A new beginning...
Welcome, all! More introductions are on the way, but for now, I'm John Klein, the resident producer and director of photography for Glass City Films and, to pay the bills, I'm a Chicago-based freelance cinematographer and camera operator.
First of all, a minor disclaimer: we here at Glass City Films have tried more than once to start a blog. We gave it a go during pre-production on Glass City; the effort lasted four posts. We tried harder with Separation Anxiety, even scheduling weekly topics. One month in, the plan sank. I've come to realize now that the problem wasn't enthusiasm, but pressure. Tie the blog to a project, and suddenly it becomes an obligation. Thus, the Glass City Films blog was born out of the simple desire to talk about whatever tickles our fancy in the world of film, whether it's our projects or others, whether it's promoting ourselves or fellow Midwest artists.
So, again, welcome.
Cole (more from him later) suggested I kick off the blog with The Story of How It All Began. Where, when, and why did Glass City Films come to be? Why was Glass City the first feature film script I wrote? How did Cole and I become friends and colleagues? All grand questions, deserving of their own entries. This one is simply a beginning.
GLASS CITY - Writing The Script
Here we go. Brace yourself for a long first entry...
Emma: "I should've been a marketing major."
Mike: "Why weren't you?"
Emma: "I didn't stick around long enough to choose a major."
I graduated from Notre Dame in spring 2006. My girlfriend Kathleen was working on campus for the summer, so I opted to stick around South Bend and work at the Performing Arts Center during the day. And sitting in Equipment Checkout for hours each day during the summer gets just a bit boring, so...I started writing. And I kept coming back to this one idea, stemming from my experiences with Still Waiting Productions, a small theatre company I founded in Toledo just after high school. About one in particular who was a bit older than the rest of us, who was the brother of writer-director Cole. About friends of mine who dreamt of leaving Toledo, who hadn't finished school for one reason or another. About others who were gossip hounds and who had children at young, accidental ages.
Ethan: "We both loved theatre, and so...Glass City."
The title came obvious to me. Garden State was about New Jersey without being remotely about it. Glass City would be about Toledo by being about Toledoans. I named the company in the film the Glass City Players to provide an extra linkage to the city. Centering the film around Mike - who, in the first draft, resembled Cole's brother Chad more than necessary - was an easy choice, in that Mike's story arc as I crafted it seemed to parallel what I wanted to say about Toledo. Fight stagnancy.

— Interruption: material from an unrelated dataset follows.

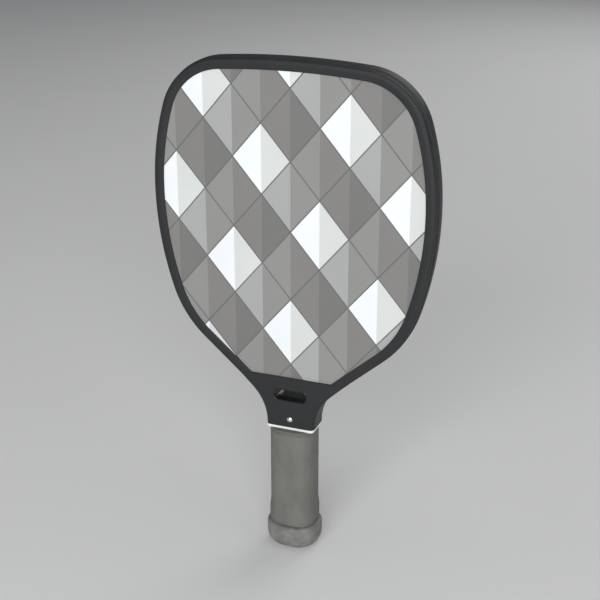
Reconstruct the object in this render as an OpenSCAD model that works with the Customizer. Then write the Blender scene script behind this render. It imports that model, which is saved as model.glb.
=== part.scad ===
// Pickleball paddle: a honeycomb panel with composite faces, a ribbed edge guard, a slotted throat
// and a wrapped handle. Units are millimetres. X is across the face, +Y points to the rear face
// and +Z runs from the butt to the top of the head. The origin is the bottom centre of the butt.

/* [Overall] */
// Length from the butt to the top of the edge guard
paddle_len = 386; // [380:1:392]
// Thickness over the edge guard's two lips
guard_t = 18.8; // [18:0.2:20.4]

/* [Head outline: arcs from the top centre down the right side] */
// Radius of the top crown
crown_r = 620; // [560:10:680]
// Turn of the top crown, in degrees
crown_turn = 5; // [4.8:0.1:5.2]
// Radius of the upper corner
corner_r = 50.5; // [49:0.5:52]
// Turn of the upper corner, in degrees
corner_turn = 67.9; // [67.5:0.1:68.3]
// Radius of the upper side
side_r = 210; // [200:5:220]
// Turn of the upper side, in degrees
side_turn = 14.8; // [14.4:0.1:15.2]
// Radius of the lower side
lower_r = 252; // [246:1:258]
// Turn of the lower side, in degrees
lower_turn = 20.4; // [20:0.1:20.8]
// Radius of the lower corner
hip_r = 84; // [82:0.5:86]
// Turn of the lower corner, in degrees
hip_turn = 30.7; // [30.3:0.1:31.1]
// Length of the straight shoulder
shoulder_len = 50.1; // [49:0.1:51]
// Radius of the hollow between the shoulder and the handle
throat_r = 39; // [37:0.5:41]

/* [Panel] */
// Thickness of the honeycomb core
core_t = 14.6; // [13:0.1:14.8]
// Thickness of each face sheet
sheet_t = 0.5; // [0.4:0.1:0.6]
// Thickness of each adhesive, bond or printed film
film_t = 0.1; // [0.08:0.01:0.12]
// Width of the foam wall round the core
band_w = 9; // [6:1:12]
// Width of the tongue that runs down into the handle
tongue_w = 20; // [18:1:21]

/* [Edge guard] */
// Width of the lip that laps over the face, from the rim inwards
lip_w = 8.3; // [6.5:0.1:9]
// Thickness of the guard's wall outside the panel's rim
guard_wall = 2.2; // [1.8:0.1:2.6]
// Width of the raised rib along the middle of the rim
rib_w = 7.2; // [5:0.2:8.6]
// Height of the rib above the shoulders beside it
rib_h = 0.9; // [0.5:0.1:1.1]

/* [Throat] */
// Height of the playing area's straight lower edge
face_z = 146.6; // [145:0.2:149]
// Height of the collar ring's upper face
collar_z = 106.4; // [106:0.1:106.8]
// How far each cover flares out between the face and the collar
throat_flare = 1.9; // [1.2:0.1:2.4]
// Length of the slot inside its liner
slot_len = 25.6; // [22:0.2:27]
// Height of the slot inside its liner
slot_h = 8; // [7:0.2:10]
// Corner radius of the slot inside its liner
slot_r = 3; // [2.5:0.5:3.5]
// Height of the slot's middle above the butt
slot_z = 132.2; // [131:0.2:133]
// Wall of the slot liner
liner_t = 1; // [0.8:0.1:1.2]
// Height of the rivet above the butt
rivet_z = 112.5; // [112:0.5:113.5]
// Diameter of the rivet's heads
rivet_d = 4.4; // [3.6:0.2:5]

/* [Handle] */
// Width of the wrapped grip
grip_w = 35.6; // [35:0.1:36.2]
// Depth of the wrapped grip, front to rear
grip_d = 30.8; // [30.2:0.1:31.4]
// Corner radius of the wrapped grip
grip_r = 12.5; // [12.5:0.1:12.8]
// Thickness of the soft wrap on the flats
wrap_t = 0.8; // [0.7:0.05:0.9]
// Thickness of the foam backing under the wrap
cushion_t = 1.2; // [1:0.05:1.3]
// How far the doubled turn of wrap swells above the butt cap
swell = 0.9; // [0.5:0.1:1.1]
// Width of the butt cap
butt_w = 42.6; // [42:0.1:44]
// Depth of the butt cap, front to rear
butt_d = 37.4; // [37:0.1:39]
// Height of the butt cap
butt_h = 21; // [20:0.5:22]

/* [Hidden] */
$fn = 48;

far = 500;                    // longer than any cut has to be
over = 1;                     // how far a cut runs past the face that it opens
ring_points = 28;             // points round each rounded rectangle
edge_tape_t = 0.2;            // tape between the panel's rim and the guard
panel_in = guard_wall + edge_tape_t;
core_y = core_t / 2;          // each layer's outer face, from the middle plane
bond_y = core_y + film_t;
sheet_y = bond_y + sheet_t;
panel_y = sheet_y + film_t;
lip_y = guard_t / 2;
lip_round = 0.7;              // height of the softened edge of each lip
lip_step = 0.3;               // inset of each step in that edge
collar_h = 2.2;               // height of the collar ring
collar_in = 0.1;              // the ring's side stands this far inside the throat's
collar_out = 0.2;             // its front and rear stand this far outside
collar_r = 3;
collar_low = collar_z - collar_h;
cover_floor = 1.8;            // wall of a cover under the wide part of the panel
panel_low = collar_z + cover_floor;
tongue_low = 8;
foot_low = 5.5;               // bottom of the pallets' foot
foot_h = 13.5;
foot_in = 2.6;                // wall of the butt cap round the foot
foot_r = 14;
film_low = 140;               // the film ends under the throat covers
film_gap = 0.4;
shaft_d = 2.4;                // rivet shaft
rivet_dome = 0.9;
dome_root = 0.1;              // how far each head goes into its cover
cap_shaft = 1;                // length of the rear cap's own stub of shaft
adhesive_t = 0.2;
butt_gap = 0.2;               // seam between the butt cap and the wrap
wrap_low = butt_h + butt_gap;
wrap_foot = 0.2;              // growth of the wrap's lower edge
swell_low = wrap_low + 5;
swell_high = wrap_low + 11;
swell_top = 42;
band_low = collar_low - 3.2;  // finishing band
band_step = 0.01;             // height of the wrap's step under the finishing band
finish_t = 0.3;
butt_round = 11;              // radius between the cap's side and its underside
butt_flat = 1;                // what the cap's corners lack of a full half round
bevel_h = 2.5;                // softened upper edge of the cap: where it starts,
bevel_mid_h = 1;              // its middle step,
bevel_mid_in = 0.4;
bevel_in = 1.4;               // and its inset at the top
badge_d = 15;
badge_t = 1.2;
staple_wire = 1;
staple_span = 9;
staple_leg = 5.8;             // each leg ends inside its pallet, below the tongue
staple_in = 3;                // from the face sheets' plane towards the middle
arc_steps = [4, 16, 6, 8, 8, 1, 12];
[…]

Sarah: "You could exercise your flabby creative muscles..."
Mike: "Thanks. Thanks for that."
I write rather mechanically. I start off with a single summary line, or perhaps write a stretch of dialogue for a couple of the main characters. (Mike and Emma's dialogue under the bridge was written on a beach in Florida, on a pad of paper out of my mom's purse.) I expand it to a page-long treatment. I expand the treatment to a five-page, scene-by-scene outline of the film. And finally, I start writing script.
I'll jump around - the opening five pages were written shortly after the seven pages of dialogue on the balcony, and the fight between Mike and Sarah came just days after their first conversation at the diner - simply because different parts of the story excite me at different times. But I'll aim for about 3-4 pages per day, just to have something on paper.
Mike (or, if I'm fair, Chad Simon): "If I can look back and see you, perhaps you can look forward and see me and the hope that nothing is permanent."
Draft One of Glass City - it was the title then, as it is now - came in at 82 pages. In Draft One, the paint fight was a car wash, Mike burned his book instead of throwing it off the bridge, Ethan didn't have a terminal illness, there was a long, Rent-induced credits sequence of Super8 footage, and there were countless needless references to various Toledo arcana. I credit half a dozen people with reading and commenting on every facet of the script during the rewrites process, especially Cole, who connected dots in a way I had only imagined possible.
That first draft was churned out in three weeks. It needed to be that way. It needed to be cathartic. Two months later, I would be stepping out into an unknown void, wondering how I would make a living as a cinematographer. This script, for me, represented the best of everything I was leaving behind in Toledo - possibly for good - and the best of all my creative influences, from Eternal Sunshine of the Spotless Mind to Garden State to Before Sunrise to my own background with theatre companies large and small.
In short, it was an expulsion of one chapter of my life. I would never have dreamed the result could be the start of an entirely new chapter. And yet, three films and thirteen festivals later, Glass City has given birth to Glass City Films.
I can't wait to share all these stories with you.
Ethan: "At least now you have something to come home to when you return. If not a company, then a few friends."